Three years. Three hearings. Ninety-four schools. Hundreds of emails. Reports written at midnight. Evidence gathered while also parenting a child who needed us to show up every single day. We'd done it.

And I felt completely empty.

I've thought about that feeling a lot since. I think it was the crash that comes after years of sustained adrenaline. I think it was also the sudden, unavoidable awareness that winning the place was not the end — it was the beginning of a new set of challenges. The transition. The first day. The relationship-building. All still ahead.

And perhaps most honestly: I think it was grief. Grief for the years we'd lost. For the hour-a-day timetable. For the 94 schools that said no. For the family we might have been if the system had worked the way it was supposed to.

 

What We Would Tell You If You're Still in This

Start the EHCP process as early as you possibly can. If your child is at nursery and you have concerns, request the assessment now. Don't wait for school. Don't wait to be advised to. The earlier you begin, the more time you have.

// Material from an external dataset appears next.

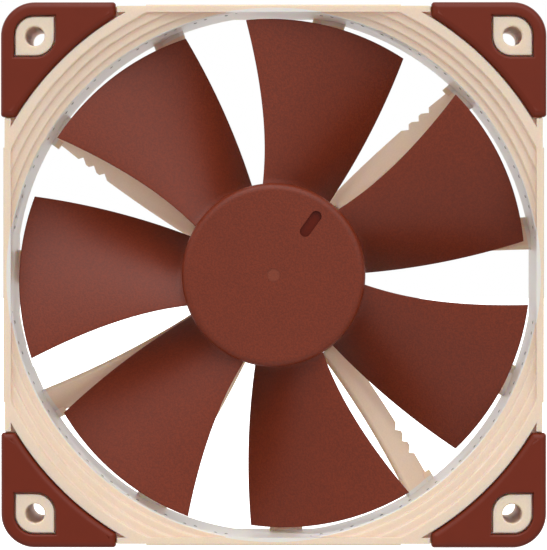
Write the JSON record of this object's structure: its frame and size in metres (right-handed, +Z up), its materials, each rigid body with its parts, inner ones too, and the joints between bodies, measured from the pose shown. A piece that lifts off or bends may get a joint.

Document absolutely everything. Every email. Every phone call (follow it up in writing). Every meeting. Every verbal promise. The out-of-date EHCP that nearly cost us this placement only came to light because we were in a live conversation rather than exchanging letters. But the evidence that supported us in that conversation existed because we had kept records of everything for three years.

Don't let a document speak for your child. An EHCP is a snapshot. Children change. If the paperwork no longer reflects who your child is, push for it to be updated — and if an institution makes a decision based on outdated information, challenge that. Ask to speak to a person. Persist.

You don't need a lawyer to go to tribunal. We didn't have one. What you need is your evidence, your knowledge of your child, and the willingness to keep turning up even when the other side doesn't.

And when the walls go up — when the 94th school says no, when the local authority doesn't appear, when you sit in a corridor wondering why winning feels like grief — remember that the deflation is not failure. It's what comes after an enormous fight. Give yourself time to feel it. And then, when you're ready, keep going.

C deserved his place. So does your child. Don't let anyone — any document, any system, any letter — convince you otherwise.